Look through the material below. Copy every line with the string "from" in it.
☆ ☆ ☆ ☆ ☆ ☆ ☆
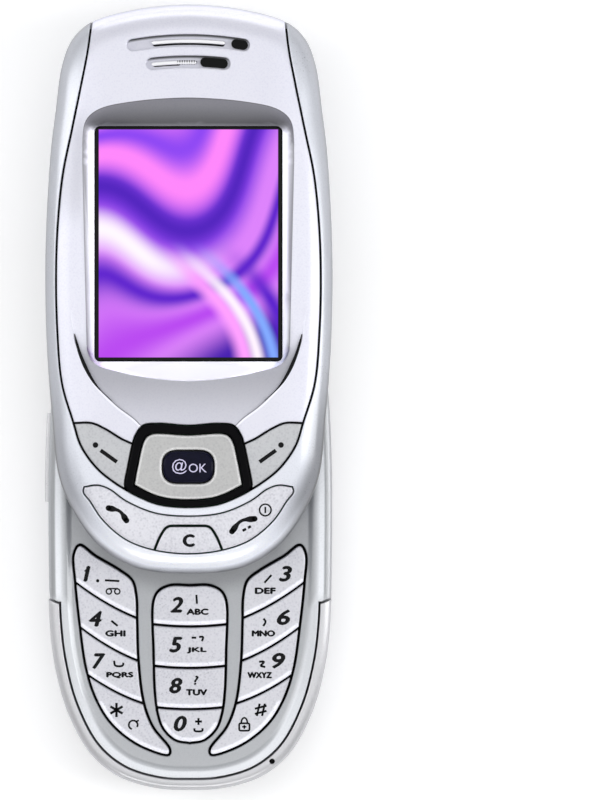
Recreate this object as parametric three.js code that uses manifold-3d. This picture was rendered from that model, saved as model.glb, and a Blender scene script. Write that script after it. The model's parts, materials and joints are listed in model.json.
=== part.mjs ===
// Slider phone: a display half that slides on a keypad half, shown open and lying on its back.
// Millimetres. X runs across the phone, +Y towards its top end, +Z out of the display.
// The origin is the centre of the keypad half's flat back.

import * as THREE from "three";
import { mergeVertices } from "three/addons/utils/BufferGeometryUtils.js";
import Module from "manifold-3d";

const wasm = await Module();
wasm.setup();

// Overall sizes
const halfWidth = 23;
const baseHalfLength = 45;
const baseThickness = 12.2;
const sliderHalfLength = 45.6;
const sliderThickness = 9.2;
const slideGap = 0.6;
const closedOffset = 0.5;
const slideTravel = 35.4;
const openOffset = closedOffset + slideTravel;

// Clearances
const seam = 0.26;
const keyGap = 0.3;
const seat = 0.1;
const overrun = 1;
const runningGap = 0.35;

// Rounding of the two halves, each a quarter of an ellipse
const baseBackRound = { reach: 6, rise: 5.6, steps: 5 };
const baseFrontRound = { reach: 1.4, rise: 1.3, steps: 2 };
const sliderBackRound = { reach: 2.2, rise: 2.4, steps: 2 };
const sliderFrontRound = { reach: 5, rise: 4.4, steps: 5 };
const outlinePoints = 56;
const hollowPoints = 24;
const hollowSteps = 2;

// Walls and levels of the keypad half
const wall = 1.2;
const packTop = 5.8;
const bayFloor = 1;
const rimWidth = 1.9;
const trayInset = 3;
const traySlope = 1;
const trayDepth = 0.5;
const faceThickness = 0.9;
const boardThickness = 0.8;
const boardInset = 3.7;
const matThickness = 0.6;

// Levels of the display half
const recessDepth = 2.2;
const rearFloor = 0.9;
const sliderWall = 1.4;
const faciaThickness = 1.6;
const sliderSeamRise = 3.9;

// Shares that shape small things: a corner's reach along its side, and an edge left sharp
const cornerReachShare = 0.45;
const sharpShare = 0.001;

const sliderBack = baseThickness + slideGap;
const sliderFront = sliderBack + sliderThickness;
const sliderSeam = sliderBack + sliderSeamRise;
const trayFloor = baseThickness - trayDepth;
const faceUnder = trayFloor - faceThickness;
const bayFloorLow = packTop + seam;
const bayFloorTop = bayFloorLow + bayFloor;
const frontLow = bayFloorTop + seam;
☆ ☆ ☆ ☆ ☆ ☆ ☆
### ANSWER TO THIS PROBLEM
Recreate this object as parametric three.js code that uses manifold-3d. This picture was rendered from that model, saved as model.glb, and a Blender scene script. Write that script after it. The model's parts, materials and joints are listed in model.json.
import * as THREE from "three";
import { mergeVertices } from "three/addons/utils/BufferGeometryUtils.js";
import Module from "manifold-3d";